**EXERCISE OBJECTIVE**
In the listing that follows, the range to quote begins at the line that has "drawbar_seat, drawbar_spots = make_drawbar(root)" and ends after the line that has "bpy.data.objects.remove(obj)"; quote it verbatim and add nothing.

**Records excerpted from a collection**
>> Start

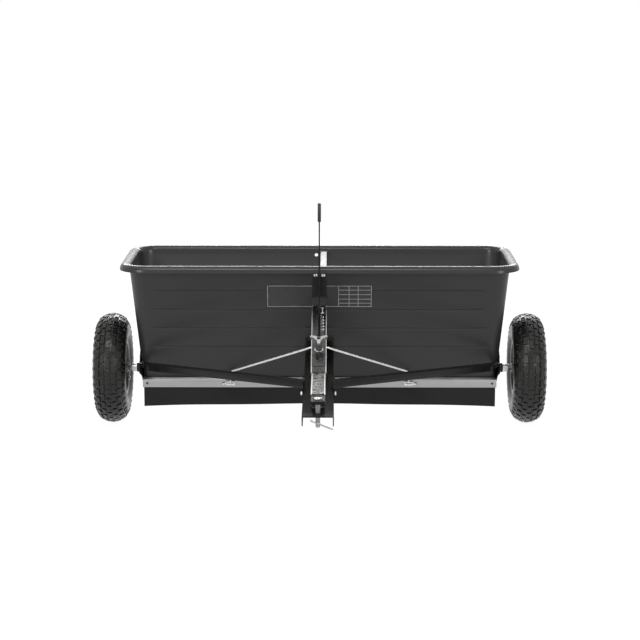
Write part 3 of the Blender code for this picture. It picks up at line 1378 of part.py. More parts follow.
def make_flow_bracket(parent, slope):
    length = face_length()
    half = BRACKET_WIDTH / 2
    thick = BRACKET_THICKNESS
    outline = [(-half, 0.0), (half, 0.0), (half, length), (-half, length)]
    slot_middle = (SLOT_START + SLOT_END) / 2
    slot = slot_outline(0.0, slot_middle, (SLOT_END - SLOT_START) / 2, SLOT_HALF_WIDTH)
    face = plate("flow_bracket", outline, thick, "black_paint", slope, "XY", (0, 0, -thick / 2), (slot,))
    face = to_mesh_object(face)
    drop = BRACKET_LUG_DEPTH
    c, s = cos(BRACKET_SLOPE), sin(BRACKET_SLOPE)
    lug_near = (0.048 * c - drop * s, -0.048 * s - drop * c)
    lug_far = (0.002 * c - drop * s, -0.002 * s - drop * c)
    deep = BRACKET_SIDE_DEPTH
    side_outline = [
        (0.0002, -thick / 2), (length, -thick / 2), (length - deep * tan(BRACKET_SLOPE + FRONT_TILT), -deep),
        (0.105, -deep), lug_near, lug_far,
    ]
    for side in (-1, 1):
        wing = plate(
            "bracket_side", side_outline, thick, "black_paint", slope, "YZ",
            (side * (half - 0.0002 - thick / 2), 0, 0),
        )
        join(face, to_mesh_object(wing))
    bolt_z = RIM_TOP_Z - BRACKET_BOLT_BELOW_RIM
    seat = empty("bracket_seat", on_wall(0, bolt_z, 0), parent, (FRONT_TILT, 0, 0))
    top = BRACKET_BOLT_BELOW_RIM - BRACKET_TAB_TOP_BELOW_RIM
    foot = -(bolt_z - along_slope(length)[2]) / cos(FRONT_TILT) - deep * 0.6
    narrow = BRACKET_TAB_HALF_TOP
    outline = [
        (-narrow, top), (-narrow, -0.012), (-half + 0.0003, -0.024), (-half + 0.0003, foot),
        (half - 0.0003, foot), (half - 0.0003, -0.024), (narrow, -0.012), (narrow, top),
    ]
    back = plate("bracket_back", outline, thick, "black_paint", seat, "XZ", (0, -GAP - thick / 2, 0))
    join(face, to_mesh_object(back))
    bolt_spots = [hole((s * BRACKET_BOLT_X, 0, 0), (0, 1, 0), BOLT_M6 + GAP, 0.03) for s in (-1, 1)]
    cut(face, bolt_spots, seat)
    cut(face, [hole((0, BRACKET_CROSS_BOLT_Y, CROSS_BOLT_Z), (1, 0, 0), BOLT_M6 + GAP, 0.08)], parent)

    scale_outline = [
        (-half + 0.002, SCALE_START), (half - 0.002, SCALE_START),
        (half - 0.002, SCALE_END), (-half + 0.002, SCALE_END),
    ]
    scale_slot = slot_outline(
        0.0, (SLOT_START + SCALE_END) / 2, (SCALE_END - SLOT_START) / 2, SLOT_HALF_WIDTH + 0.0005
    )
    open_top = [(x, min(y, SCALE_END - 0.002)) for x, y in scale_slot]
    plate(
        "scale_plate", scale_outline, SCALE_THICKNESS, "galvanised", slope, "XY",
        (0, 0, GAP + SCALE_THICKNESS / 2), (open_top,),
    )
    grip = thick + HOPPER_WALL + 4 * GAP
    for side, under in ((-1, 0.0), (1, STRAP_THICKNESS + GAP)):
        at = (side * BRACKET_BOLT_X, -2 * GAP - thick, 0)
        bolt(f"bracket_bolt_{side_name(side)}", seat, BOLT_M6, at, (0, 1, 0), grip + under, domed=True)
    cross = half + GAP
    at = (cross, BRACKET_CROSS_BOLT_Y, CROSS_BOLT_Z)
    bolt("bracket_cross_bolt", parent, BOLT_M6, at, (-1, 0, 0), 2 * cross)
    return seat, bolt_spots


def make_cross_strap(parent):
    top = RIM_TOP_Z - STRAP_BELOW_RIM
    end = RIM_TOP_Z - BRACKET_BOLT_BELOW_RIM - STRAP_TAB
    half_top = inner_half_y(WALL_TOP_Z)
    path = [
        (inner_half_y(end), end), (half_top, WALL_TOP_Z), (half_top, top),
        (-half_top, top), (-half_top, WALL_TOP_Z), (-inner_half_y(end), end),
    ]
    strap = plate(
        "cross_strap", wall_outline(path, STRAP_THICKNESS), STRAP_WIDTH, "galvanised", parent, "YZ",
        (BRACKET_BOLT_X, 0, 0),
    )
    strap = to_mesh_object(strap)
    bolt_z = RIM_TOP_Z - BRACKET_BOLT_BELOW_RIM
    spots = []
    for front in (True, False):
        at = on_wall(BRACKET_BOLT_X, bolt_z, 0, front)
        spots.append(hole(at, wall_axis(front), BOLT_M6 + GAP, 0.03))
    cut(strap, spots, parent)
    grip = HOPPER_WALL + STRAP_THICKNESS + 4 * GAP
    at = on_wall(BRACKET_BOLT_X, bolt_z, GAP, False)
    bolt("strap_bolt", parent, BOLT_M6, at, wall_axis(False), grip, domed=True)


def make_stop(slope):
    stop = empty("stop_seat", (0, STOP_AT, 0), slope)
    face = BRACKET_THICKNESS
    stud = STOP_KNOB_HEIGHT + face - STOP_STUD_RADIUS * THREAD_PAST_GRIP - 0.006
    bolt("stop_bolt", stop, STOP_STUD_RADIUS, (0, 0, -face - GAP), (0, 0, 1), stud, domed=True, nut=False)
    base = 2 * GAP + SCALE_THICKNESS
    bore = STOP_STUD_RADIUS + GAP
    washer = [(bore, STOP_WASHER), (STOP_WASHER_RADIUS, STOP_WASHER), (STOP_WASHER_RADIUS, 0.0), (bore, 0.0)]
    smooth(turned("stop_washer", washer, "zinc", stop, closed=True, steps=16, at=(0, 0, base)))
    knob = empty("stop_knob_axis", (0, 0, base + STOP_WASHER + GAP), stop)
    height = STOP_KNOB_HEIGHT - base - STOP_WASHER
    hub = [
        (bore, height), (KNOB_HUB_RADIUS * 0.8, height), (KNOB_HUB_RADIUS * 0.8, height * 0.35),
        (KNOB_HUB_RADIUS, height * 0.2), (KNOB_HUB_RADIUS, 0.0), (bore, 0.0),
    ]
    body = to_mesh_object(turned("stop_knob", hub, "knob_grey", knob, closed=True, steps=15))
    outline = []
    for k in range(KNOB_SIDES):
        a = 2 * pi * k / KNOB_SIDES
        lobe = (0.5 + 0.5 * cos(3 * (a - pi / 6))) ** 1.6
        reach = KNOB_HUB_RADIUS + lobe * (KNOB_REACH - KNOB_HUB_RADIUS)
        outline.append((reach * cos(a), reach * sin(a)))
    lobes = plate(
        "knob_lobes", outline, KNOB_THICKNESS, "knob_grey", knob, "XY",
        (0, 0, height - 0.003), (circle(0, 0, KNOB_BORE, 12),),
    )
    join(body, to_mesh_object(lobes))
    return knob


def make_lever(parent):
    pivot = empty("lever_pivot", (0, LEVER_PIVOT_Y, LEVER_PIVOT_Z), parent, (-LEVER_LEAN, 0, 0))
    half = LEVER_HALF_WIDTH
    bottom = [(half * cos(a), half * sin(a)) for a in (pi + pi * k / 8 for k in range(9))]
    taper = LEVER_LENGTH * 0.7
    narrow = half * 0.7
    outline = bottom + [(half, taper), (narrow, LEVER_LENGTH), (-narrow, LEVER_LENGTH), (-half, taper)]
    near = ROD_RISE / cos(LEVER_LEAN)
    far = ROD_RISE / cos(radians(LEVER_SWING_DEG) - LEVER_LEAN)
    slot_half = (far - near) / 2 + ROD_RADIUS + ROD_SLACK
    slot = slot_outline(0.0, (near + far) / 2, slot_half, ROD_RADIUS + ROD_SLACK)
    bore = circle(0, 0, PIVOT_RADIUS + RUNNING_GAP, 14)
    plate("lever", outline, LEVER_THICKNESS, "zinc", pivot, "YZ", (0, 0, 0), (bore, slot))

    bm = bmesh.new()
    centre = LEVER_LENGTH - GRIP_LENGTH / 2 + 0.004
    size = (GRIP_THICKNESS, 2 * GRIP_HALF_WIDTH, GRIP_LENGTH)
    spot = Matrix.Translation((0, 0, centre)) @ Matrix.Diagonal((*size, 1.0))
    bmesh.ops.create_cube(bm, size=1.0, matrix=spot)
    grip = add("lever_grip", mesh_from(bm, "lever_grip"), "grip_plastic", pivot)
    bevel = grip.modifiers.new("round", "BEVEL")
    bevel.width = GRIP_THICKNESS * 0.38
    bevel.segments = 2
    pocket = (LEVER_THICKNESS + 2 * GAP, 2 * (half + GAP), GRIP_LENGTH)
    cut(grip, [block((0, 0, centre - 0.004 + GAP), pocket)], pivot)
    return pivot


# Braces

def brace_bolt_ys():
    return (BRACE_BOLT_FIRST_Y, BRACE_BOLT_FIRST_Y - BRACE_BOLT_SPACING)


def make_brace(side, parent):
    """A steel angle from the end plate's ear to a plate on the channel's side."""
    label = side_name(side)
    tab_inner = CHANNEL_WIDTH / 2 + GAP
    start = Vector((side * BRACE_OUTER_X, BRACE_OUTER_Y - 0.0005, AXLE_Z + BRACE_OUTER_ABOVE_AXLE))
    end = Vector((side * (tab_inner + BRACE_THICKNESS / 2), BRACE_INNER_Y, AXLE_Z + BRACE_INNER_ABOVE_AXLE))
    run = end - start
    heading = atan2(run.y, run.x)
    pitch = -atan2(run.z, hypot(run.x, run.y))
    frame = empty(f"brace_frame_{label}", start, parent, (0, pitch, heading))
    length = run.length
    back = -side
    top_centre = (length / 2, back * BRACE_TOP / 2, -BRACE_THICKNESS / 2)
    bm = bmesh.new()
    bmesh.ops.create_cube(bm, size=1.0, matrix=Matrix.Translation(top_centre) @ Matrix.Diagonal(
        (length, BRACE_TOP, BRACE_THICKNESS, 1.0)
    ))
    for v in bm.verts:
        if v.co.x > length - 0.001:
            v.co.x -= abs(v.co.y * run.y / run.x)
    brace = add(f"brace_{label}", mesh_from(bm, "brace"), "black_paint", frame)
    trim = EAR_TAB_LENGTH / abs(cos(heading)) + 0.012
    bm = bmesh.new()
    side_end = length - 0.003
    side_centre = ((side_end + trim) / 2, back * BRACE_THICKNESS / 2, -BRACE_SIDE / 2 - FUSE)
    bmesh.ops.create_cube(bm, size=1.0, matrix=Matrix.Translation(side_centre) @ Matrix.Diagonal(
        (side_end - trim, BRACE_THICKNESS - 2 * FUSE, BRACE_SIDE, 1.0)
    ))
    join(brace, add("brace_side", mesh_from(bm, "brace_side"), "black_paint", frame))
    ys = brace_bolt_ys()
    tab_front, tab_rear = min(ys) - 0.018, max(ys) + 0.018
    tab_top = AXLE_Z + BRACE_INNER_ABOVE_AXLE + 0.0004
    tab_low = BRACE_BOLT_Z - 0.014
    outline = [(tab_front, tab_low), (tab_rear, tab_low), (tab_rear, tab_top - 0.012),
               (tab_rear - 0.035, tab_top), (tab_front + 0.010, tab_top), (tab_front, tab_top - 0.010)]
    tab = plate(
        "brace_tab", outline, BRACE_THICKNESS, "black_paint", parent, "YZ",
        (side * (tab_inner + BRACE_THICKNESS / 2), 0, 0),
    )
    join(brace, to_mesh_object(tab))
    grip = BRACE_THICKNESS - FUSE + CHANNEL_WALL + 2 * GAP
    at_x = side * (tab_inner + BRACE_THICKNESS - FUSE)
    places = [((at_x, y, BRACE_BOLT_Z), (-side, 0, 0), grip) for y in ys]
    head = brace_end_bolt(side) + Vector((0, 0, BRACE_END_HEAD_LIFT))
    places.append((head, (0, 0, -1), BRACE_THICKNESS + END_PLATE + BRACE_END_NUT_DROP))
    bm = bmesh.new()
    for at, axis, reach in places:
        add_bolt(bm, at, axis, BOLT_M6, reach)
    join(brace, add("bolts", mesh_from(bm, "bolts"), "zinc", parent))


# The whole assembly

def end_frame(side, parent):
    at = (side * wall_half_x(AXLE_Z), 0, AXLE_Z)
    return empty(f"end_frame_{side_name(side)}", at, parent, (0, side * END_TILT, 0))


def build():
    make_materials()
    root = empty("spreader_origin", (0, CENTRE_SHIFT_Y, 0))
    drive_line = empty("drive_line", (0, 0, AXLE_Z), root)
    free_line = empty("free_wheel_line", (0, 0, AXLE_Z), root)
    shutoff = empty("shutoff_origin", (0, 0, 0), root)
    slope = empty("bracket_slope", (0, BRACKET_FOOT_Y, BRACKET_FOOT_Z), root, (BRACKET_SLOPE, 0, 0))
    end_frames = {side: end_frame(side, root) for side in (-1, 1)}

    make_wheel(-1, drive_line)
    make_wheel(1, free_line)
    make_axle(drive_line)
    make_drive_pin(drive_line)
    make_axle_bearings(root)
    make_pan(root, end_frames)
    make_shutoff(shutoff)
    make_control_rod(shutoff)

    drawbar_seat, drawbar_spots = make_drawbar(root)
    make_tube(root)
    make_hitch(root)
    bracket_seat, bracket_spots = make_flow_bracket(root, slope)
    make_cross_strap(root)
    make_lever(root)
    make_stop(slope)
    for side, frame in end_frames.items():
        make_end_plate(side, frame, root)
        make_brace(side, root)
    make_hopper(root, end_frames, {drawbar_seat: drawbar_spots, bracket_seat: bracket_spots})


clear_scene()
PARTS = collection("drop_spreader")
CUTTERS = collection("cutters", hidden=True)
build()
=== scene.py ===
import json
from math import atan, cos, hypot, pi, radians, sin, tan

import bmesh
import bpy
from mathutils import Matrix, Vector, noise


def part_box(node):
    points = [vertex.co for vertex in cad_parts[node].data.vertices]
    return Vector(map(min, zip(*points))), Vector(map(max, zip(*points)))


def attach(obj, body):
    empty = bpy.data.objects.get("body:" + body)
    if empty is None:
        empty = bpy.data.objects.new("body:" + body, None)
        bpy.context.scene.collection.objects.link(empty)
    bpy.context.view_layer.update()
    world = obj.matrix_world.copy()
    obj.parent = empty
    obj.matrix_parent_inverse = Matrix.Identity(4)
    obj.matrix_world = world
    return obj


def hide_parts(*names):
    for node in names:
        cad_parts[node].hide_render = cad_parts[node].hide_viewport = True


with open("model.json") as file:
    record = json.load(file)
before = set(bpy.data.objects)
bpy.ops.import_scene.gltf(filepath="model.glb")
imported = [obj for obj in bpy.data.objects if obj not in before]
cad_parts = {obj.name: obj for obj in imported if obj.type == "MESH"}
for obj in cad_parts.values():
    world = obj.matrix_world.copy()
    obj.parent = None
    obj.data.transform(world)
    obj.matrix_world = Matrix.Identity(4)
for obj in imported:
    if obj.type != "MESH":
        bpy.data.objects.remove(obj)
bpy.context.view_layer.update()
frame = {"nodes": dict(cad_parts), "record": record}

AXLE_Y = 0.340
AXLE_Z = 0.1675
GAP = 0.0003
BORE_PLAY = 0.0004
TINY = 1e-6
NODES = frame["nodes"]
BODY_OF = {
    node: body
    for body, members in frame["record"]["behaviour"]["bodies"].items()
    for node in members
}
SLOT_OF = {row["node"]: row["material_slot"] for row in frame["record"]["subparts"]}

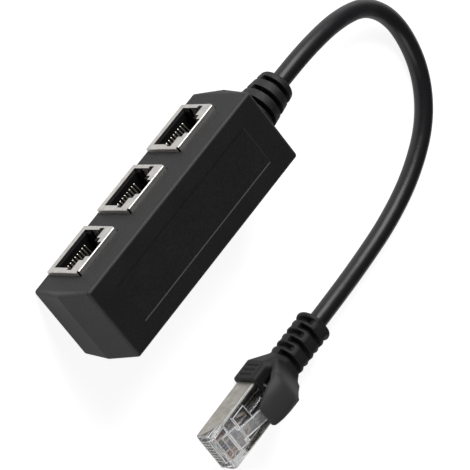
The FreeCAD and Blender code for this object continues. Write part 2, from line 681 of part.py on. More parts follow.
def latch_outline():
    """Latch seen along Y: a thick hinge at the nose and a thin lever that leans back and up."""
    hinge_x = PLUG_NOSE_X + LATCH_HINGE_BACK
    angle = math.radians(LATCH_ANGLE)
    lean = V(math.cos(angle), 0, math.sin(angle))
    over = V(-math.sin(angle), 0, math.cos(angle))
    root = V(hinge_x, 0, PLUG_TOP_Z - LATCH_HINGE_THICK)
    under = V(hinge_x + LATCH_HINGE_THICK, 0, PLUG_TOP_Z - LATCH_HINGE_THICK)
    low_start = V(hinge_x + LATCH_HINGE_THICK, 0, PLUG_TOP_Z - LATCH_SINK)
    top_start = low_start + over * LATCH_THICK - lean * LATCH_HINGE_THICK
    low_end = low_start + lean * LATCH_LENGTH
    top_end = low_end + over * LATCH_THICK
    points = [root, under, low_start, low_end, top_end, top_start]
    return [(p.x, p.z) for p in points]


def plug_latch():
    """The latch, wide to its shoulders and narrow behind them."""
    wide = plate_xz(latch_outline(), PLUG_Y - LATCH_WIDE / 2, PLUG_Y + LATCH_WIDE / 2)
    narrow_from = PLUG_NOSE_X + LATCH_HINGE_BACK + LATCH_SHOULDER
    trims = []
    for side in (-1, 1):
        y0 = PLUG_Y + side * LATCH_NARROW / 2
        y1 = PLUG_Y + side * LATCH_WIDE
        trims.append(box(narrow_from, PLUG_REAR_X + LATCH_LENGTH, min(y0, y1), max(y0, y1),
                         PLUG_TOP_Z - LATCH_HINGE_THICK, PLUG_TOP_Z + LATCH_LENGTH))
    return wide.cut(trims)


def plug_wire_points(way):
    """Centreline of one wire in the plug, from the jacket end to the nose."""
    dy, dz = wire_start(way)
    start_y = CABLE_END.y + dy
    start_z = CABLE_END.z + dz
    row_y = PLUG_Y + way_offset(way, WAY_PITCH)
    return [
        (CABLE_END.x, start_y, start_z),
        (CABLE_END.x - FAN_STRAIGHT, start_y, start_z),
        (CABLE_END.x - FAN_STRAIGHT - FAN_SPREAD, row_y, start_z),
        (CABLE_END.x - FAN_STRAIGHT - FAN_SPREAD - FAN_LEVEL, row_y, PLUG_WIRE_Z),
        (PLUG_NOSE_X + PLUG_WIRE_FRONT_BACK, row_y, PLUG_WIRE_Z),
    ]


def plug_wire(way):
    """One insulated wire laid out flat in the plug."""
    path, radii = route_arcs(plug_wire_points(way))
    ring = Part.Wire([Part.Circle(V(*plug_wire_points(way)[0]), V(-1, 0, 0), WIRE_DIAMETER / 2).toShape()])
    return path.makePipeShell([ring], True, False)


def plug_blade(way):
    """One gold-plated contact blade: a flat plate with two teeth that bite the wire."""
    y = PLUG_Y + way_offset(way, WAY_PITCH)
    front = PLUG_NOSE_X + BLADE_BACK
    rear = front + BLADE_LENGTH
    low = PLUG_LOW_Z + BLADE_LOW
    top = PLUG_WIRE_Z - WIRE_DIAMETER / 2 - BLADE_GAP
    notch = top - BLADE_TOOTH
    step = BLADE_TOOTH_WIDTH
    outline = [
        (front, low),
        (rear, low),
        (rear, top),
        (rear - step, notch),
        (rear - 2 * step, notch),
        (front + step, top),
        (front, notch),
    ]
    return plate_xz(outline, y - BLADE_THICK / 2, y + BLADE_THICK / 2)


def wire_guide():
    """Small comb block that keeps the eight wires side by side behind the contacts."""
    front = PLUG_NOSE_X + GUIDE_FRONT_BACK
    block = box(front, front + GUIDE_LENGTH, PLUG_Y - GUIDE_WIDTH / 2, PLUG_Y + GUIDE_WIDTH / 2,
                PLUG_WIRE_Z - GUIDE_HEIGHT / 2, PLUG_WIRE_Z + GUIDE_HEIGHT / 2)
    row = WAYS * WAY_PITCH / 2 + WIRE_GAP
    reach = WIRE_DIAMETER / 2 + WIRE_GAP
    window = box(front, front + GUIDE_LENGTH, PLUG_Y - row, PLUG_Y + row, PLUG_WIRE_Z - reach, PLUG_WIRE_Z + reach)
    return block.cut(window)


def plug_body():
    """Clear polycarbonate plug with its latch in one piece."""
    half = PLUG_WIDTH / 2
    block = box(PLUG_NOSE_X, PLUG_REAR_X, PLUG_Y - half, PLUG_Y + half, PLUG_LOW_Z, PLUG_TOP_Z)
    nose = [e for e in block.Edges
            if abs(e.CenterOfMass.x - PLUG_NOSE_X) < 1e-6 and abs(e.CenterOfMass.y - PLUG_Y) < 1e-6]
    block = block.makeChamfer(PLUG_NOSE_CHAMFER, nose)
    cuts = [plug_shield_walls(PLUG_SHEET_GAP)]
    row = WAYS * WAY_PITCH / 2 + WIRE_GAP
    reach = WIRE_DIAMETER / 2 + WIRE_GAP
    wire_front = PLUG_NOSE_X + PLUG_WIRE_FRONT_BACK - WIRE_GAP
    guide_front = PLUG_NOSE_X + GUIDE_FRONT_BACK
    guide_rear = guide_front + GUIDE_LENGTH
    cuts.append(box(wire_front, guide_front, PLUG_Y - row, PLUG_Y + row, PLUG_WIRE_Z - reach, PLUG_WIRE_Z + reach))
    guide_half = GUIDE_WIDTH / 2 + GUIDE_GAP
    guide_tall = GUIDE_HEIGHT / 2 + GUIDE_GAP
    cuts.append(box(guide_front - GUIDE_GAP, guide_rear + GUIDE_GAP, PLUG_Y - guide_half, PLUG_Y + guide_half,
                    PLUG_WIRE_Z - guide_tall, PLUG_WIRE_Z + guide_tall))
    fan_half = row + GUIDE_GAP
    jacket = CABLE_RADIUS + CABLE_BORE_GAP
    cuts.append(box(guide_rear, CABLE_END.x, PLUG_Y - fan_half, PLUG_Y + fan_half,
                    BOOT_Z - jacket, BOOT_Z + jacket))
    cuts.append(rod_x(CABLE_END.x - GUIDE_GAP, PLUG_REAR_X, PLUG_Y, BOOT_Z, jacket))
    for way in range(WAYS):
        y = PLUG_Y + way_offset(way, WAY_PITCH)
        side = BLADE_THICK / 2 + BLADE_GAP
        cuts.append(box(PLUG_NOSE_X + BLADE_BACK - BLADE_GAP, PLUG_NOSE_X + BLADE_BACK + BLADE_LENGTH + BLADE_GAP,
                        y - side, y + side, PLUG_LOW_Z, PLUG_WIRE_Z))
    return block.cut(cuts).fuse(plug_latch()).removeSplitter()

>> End

**ANSWER TO THE EXERCISE**
    drawbar_seat, drawbar_spots = make_drawbar(root)
    make_tube(root)
    make_hitch(root)
    bracket_seat, bracket_spots = make_flow_bracket(root, slope)
    make_cross_strap(root)
    make_lever(root)
    make_stop(slope)
    for side, frame in end_frames.items():
        make_end_plate(side, frame, root)
        make_brace(side, root)
    make_hopper(root, end_frames, {drawbar_seat: drawbar_spots, bracket_seat: bracket_spots})


clear_scene()
PARTS = collection("drop_spreader")
CUTTERS = collection("cutters", hidden=True)
build()
=== scene.py ===
import json
from math import atan, cos, hypot, pi, radians, sin, tan

import bmesh
import bpy
from mathutils import Matrix, Vector, noise


def part_box(node):
    points = [vertex.co for vertex in cad_parts[node].data.vertices]
    return Vector(map(min, zip(*points))), Vector(map(max, zip(*points)))


def attach(obj, body):
    empty = bpy.data.objects.get("body:" + body)
    if empty is None:
        empty = bpy.data.objects.new("body:" + body, None)
        bpy.context.scene.collection.objects.link(empty)
    bpy.context.view_layer.update()
    world = obj.matrix_world.copy()
    obj.parent = empty
    obj.matrix_parent_inverse = Matrix.Identity(4)
    obj.matrix_world = world
    return obj


def hide_parts(*names):
    for node in names:
        cad_parts[node].hide_render = cad_parts[node].hide_viewport = True


with open("model.json") as file:
    record = json.load(file)
before = set(bpy.data.objects)
bpy.ops.import_scene.gltf(filepath="model.glb")
imported = [obj for obj in bpy.data.objects if obj not in before]
cad_parts = {obj.name: obj for obj in imported if obj.type == "MESH"}
for obj in cad_parts.values():
    world = obj.matrix_world.copy()
    obj.parent = None
    obj.data.transform(world)
    obj.matrix_world = Matrix.Identity(4)
for obj in imported:
    if obj.type != "MESH":
        bpy.data.objects.remove(obj)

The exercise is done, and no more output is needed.